Korn Ferry reported Q3 FY26 consolidated fee revenue of $717M, up 7%, adjusted EBITDA of $123M (+7.5%) with a 17.2% margin (+10 bps), and adjusted diluted EPS of $1.28 (+8%). Management guided Q4 fee revenue of $730M–$750M and GAAP/adjusted EPS of $1.34–$1.40, approved a 15% dividend increase to $0.55/share, and returned $113M to shareholders YTD while investing $64M in CapEx. Remaining fees under contract rose 11% to $1.85B, cross-business referrals reached 27.2%, and Talent Suite (launched Jan) is driving subscription/licensed new business growth (+30% new business; subscription/license fee revenue +8%). Regionally, EMEA grew 13%, Americas +6%, and APAC declined 2%; management flagged near-term geopolitical uncertainty but reiterated confidence in the go‑forward strategy.

Analysis

Korn Ferry’s strategic move to centralize proprietary talent IP into a platform materially changes its product economics: the platform acts as a Trojan horse that both lengthens client lifetime and converts episodic, high-touch projects into higher-margin, annuity-like engagements.
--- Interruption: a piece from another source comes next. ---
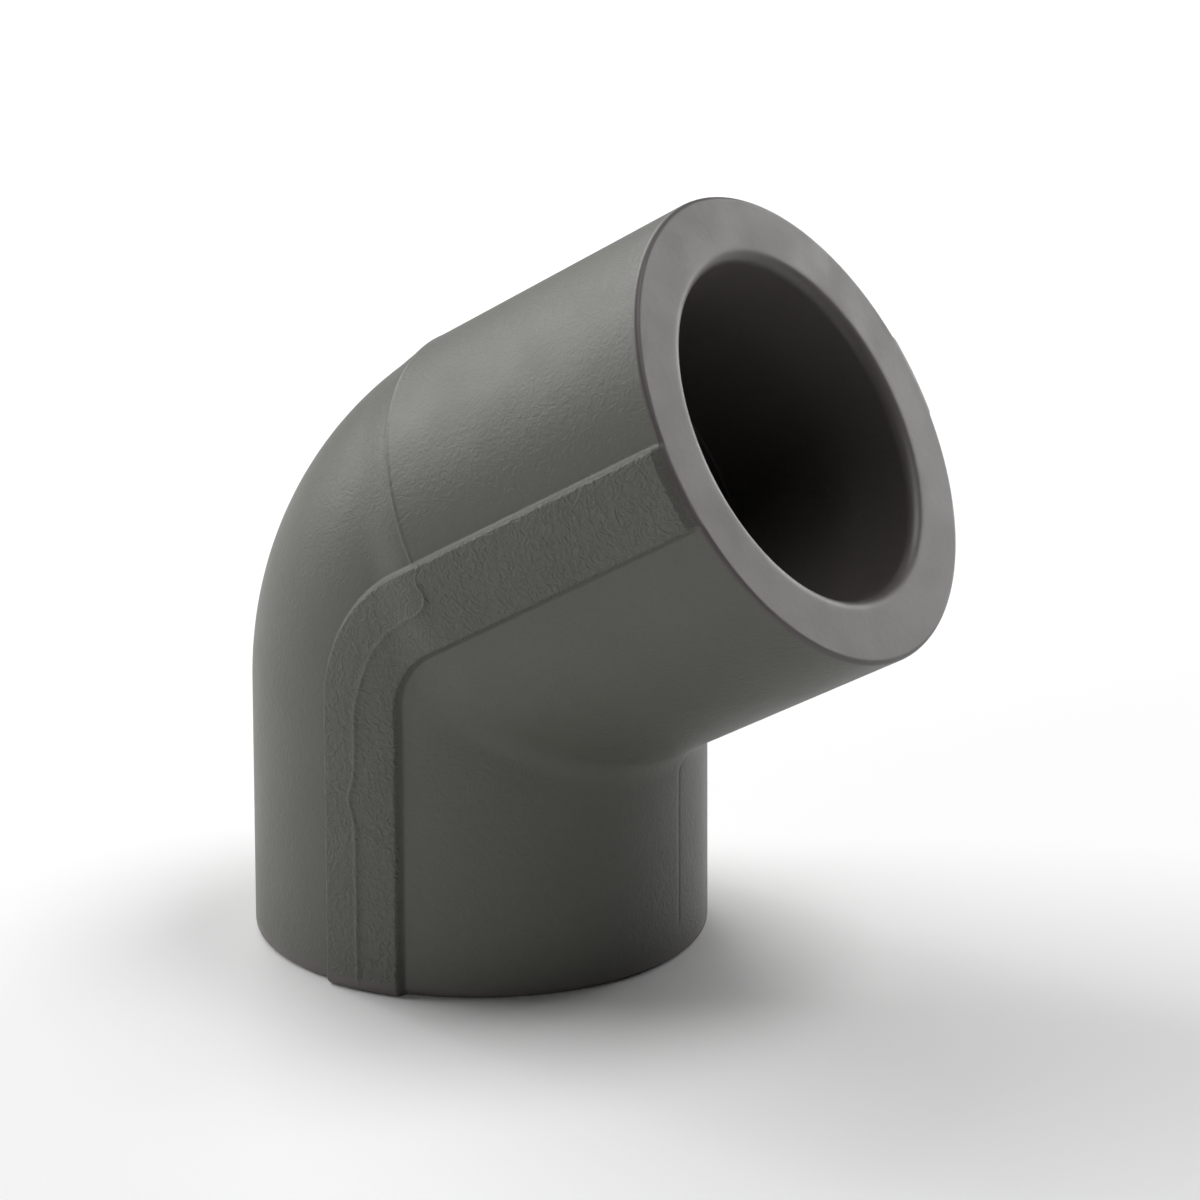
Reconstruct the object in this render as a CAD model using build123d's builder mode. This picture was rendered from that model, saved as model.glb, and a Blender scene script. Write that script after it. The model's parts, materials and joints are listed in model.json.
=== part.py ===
from build123d import *
from math import cos, radians, sin, tan
import os

# One-piece moulded pipe elbow with a plain socket at each end, in millimetres.
# It stands on its lower end face: the origin is the centre of that face, +Z runs up the
# lower pipe axis, and the upper pipe axis leans from +Z towards +X.

# Turn and legs
bend_angle = 60.0  # degrees between the two pipe axes
lower_leg = 27.1  # lower end face to the point where the axes cross
upper_leg = 31.8  # upper end face to the same point

# Outside: both barrels widen a little towards their ends, so that the mould lets go of them
lower_end_radius = 17.55
heel_radius = 17.42
upper_start_radius = 18.05
upper_end_radius = 18.3
heel_bend = 13.5  # radius that the middle of the heel's tube follows
heel_start = 19.7  # height at which the heel leaves the lower barrel
ramp_length = 4.0  # cone that leads from the heel up to the wider upper barrel
ramp_drop = 0.9
lower_rim_round = 0.6
upper_rim_round = 0.35

# Waterway
socket_radius = 12.6  # takes a 25 mm pipe with 0.1 mm all round
socket_depth = 16.0
mouth_radius = 14.15
mouth_round = 0.95
lead_in_depth = 6.0  # the socket narrows gently from the rounded mouth down to here
waterway_radius = 11.0  # the shoulder outside it is the pipe stop

# Raised band along each flat side of the bend
band_width = 6.8
band_height = 0.8
band_bend = 8.8  # radius that the middle of the band follows
band_shift = 0.4  # the band's lower run stands this far towards the throat
band_end_gap = 0.1  # the band slopes away just before the upper end face

# Directions and places that follow from the turn and the legs
upper_axis = Vector(sin(radians(bend_angle)), 0, cos(radians(bend_angle)))
throat_side = Vector(cos(radians(bend_angle)), 0, -sin(radians(bend_angle)))
crossing = Vector(0, 0, lower_leg)
upper_end = crossing + upper_axis * upper_leg
heel_pivot = Vector(heel_bend, 0, heel_start)
barrel_start = (heel_pivot - crossing).dot(upper_axis)  # along the upper axis, from the crossing
barrel_length = upper_leg - barrel_start

# Half-section planes: x is the distance from the pipe axis, y runs from the mouth inwards
lower_section = Plane(origin=(0, 0, 0), x_dir=(1, 0, 0), z_dir=(0, -1, 0))
upper_section = Plane(origin=upper_end, x_dir=throat_side, z_dir=(0, 1, 0))


def turn(section):
    """Revolve the open sketch about the pipe axis of its half-section plane."""
    revolve(axis=Axis(section.origin, section.y_dir))


def outer_corner():
    """The open sketch's corner at the rim: on the end face, farthest from the pipe axis."""
    return vertices().group_by(Axis.Y)[0].sort_by(Axis.X)[-1]


def outside(growth, upper_finish, upper_size):
    """The elbow's outside, grown outwards; its upper rim gets the fillet or chamfer asked for."""
    heel = heel_radius + growth
    start = upper_start_radius + growth
    ramp_end = barrel_length + ramp_length
    with BuildPart() as form:
        # Lower barrel
        with BuildSketch(lower_section):
            with BuildLine():
                Polyline(
                    (0, 0),
                    (lower_end_radius + growth, 0),
                    (heel, heel_start),
                    (0, heel_start),
                    close=True,
                )
            make_face()
            fillet(outer_corner(), lower_rim_round)
        turn(lower_section)

        # Heel: the part of the tube that lies outside the pivot, swung round it
        with BuildSketch(Plane.XY.offset(heel_start)):
            Circle(heel)
            with Locations((heel_bend + heel, 0)):
                Rectangle(2 * heel, 2 * heel, mode=Mode.SUBTRACT)
        revolve(axis=Axis(heel_pivot, (0, 1, 0)), revolution_arc=bend_angle)

        # Upper barrel and the cone below it
        with BuildSketch(upper_section):
            with BuildLine():
                Polyline(
                    (0, 0),
                    (upper_end_radius + growth, 0),
                    (start, barrel_length),
                    (start - ramp_drop, ramp_end),
                    (0, ramp_end),
                    close=True,
                )
            make_face()
            upper_finish(outer_corner(), upper_size)
        turn(upper_section)
    return form.part


# A band on each flat side: a bent strip through the elbow, cut to the grown outside
band_corner = lower_leg + band_shift / tan(radians(bend_angle))
with BuildPart() as side_bands:
    with BuildSketch(Plane.XZ):
        with BuildLine():
            FilletPolyline(
                (band_shift, 0),
                (band_shift, band_corner),
                (upper_end.X, upper_end.Z),
                radius=band_bend,
            )
        trace(line_width=band_width)
    extrude(amount=2 * upper_end_radius, both=True)
    add(outside(band_height, chamfer, band_height + band_end_gap), mode=Mode.INTERSECT)

# One end's socket: rounded mouth, gentle lead-in, straight wall and the flat pipe stop at its bottom
with BuildSketch() as socket_half:
    with BuildLine():
        Line((0, 0), (mouth_radius, 0))
        TangentArc(
            (mouth_radius, 0),
            (mouth_radius - mouth_round, mouth_round),
            tangent=(-1, 0),
        )
        Polyline(
            (mouth_radius - mouth_round, mouth_round),
            (socket_radius, lead_in_depth),
            (socket_radius, socket_depth),
            (0, socket_depth),
            (0, 0),
        )
    make_face()

with BuildPart() as elbow_body:
    add(outside(0, fillet, upper_rim_round))
    add(side_bands.part)

    # Sockets
    for section in (lower_section, upper_section):
        with BuildSketch(section):
            add(socket_half.sketch)
        revolve(axis=Axis(section.origin, section.y_dir), mode=Mode.SUBTRACT)

    # Waterway between the pipe stops, rounded where the two runs meet
    with BuildSketch(Plane.XY):
        Circle(waterway_radius)
    extrude(amount=lower_leg, mode=Mode.SUBTRACT)
    with BuildSketch(Plane(origin=upper_end, x_dir=throat_side, z_dir=upper_axis)):
        Circle(waterway_radius)
    extrude(amount=-upper_leg, mode=Mode.SUBTRACT)
    with Locations(crossing):
        Sphere(waterway_radius, mode=Mode.SUBTRACT)

elbow_body.part.label = "elbow_body"

os.makedirs("parts", exist_ok=True)
export_step(elbow_body.part, "parts/elbow_body.step")
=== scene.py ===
"""Looks for a grey moulded pipe elbow: its finished skin, plastic, soft studio light and the camera.

Shapes are worked out in millimetres in the CAD frame (z up the lower pipe axis, x towards the
throat of the bend) and become metres when the mesh is written.
"""
import json
import math

import bpy
import numpy as np
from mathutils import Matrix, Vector


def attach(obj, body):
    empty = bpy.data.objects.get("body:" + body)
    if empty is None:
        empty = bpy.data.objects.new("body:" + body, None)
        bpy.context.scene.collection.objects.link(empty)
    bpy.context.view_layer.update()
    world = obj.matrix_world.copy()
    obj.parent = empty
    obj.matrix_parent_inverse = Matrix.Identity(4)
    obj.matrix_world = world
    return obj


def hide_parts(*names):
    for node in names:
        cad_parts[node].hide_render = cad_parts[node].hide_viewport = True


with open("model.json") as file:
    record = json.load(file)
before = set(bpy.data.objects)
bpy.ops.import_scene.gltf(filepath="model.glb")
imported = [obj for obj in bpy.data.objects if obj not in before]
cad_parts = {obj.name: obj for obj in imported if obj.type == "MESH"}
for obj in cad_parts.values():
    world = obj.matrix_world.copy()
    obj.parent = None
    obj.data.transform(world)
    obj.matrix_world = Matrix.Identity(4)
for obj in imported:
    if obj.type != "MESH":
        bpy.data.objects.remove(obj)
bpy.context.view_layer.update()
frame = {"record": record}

MM = 0.001

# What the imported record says
mounts = {m["name"]: m for m in frame["record"]["mounts"]}
UPPER_AXIS = np.array(mounts["upper_end_face"]["axis"])
UPPER_END = np.array(mounts["upper_end_face"]["pos_m"]) / MM
THROAT = np.array([UPPER_AXIS[2], 0.0, -UPPER_AXIS[0]])  # square to the upper axis, away from the heel
CROSSING = np.array([0.0, 0.0, UPPER_END[2] - UPPER_END[0] * UPPER_AXIS[2] / UPPER_AXIS[0]])
BEND = math.acos(UPPER_AXIS[2])
LOWER_LEG = CROSSING[2]
UPPER_LEG = (UPPER_END - CROSSING) @ UPPER_AXIS
SOCKET_RADIUS = mounts["lower_socket"]["dims"]["r_mm"]
SIDE = np.array([0.0, 1.0, 0.0])

# Outside
LOWER_END_RADIUS = 17.55
HEEL_RADIUS = 17.42
UPPER_START_RADIUS = 18.05
UPPER_END_RADIUS = 18.3
HEEL_PATH = (0.0, 13.5, 19.7)  # first run's x, bend radius, height where the bend starts
RAMP_START = 7.6  # along the upper axis, where the wider upper barrel is at its full radius
RAMP_LENGTH = 4.0
RAMP_DROP = 0.9
RAMP_CURVE = 1.6
HEEL_BLEND = 0.25
CROTCH_BLEND = 1.2
BLEND_CHANGE = 8.0  # the heel's blend grows into the crotch's over this distance past the upper axis
LOWER_RIM_ROUND = 0.6
UPPER_RIM_ROUND = 0.35

# Raised band on each side
BAND_SHIFT = 0.4
BAND_BEND = 8.8
BAND_HALF = 3.4  # to the foot of the slope at its edge
BAND_HEIGHT = 0.68
BAND_SLOPE = 0.45
BAND_END_GAP = 0.1  # it slopes away this far short of the upper end face
_band_rise = (BAND_BEND - THROAT[0] * (BAND_SHIFT + BAND_BEND)) / THROAT[2]
BAND_PATH = (BAND_SHIFT, BAND_BEND, LOWER_LEG + _band_rise)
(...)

The second-order effect is a rising premium on client penetration — every incremental solution sold into a large account compounds retention and reduces unit acquisition cost, which should compress organic churn without proportional increases in headcount. Competitors that remain single-solution or transaction-focused are at risk of margin compression as buyers standardize on integrated benchmarking and workforce analytics; this creates an acquisition vector for mid-sized HR tech vendors (to fill product gaps) and for traditional consultancies (to buy IP to defend share). Meanwhile, higher realized bill rates for premium interim and consulting work are a double-edged sword: they lift average realized pricing but also accelerate vendor substitution by clients seeking lower-cost, AI-assisted alternatives, making execution on product-led upsell critical. Key risks and timing: over the next 90 days macro shocks or regional disruptions could dent new-program rollouts and push clients to pause large transformation spends; over 6–18 months the primary catalyst is measurable platform penetration into existing large accounts and visible transition of revenue from one-off engagements to renewals; over multiple years secular labor shortages and AI adoption create structural demand for advisory plus SaaS bundles. Execution slippage on subscription conversion or a slower-than-expected sales rep retooling are the highest reversal risks to the thesis.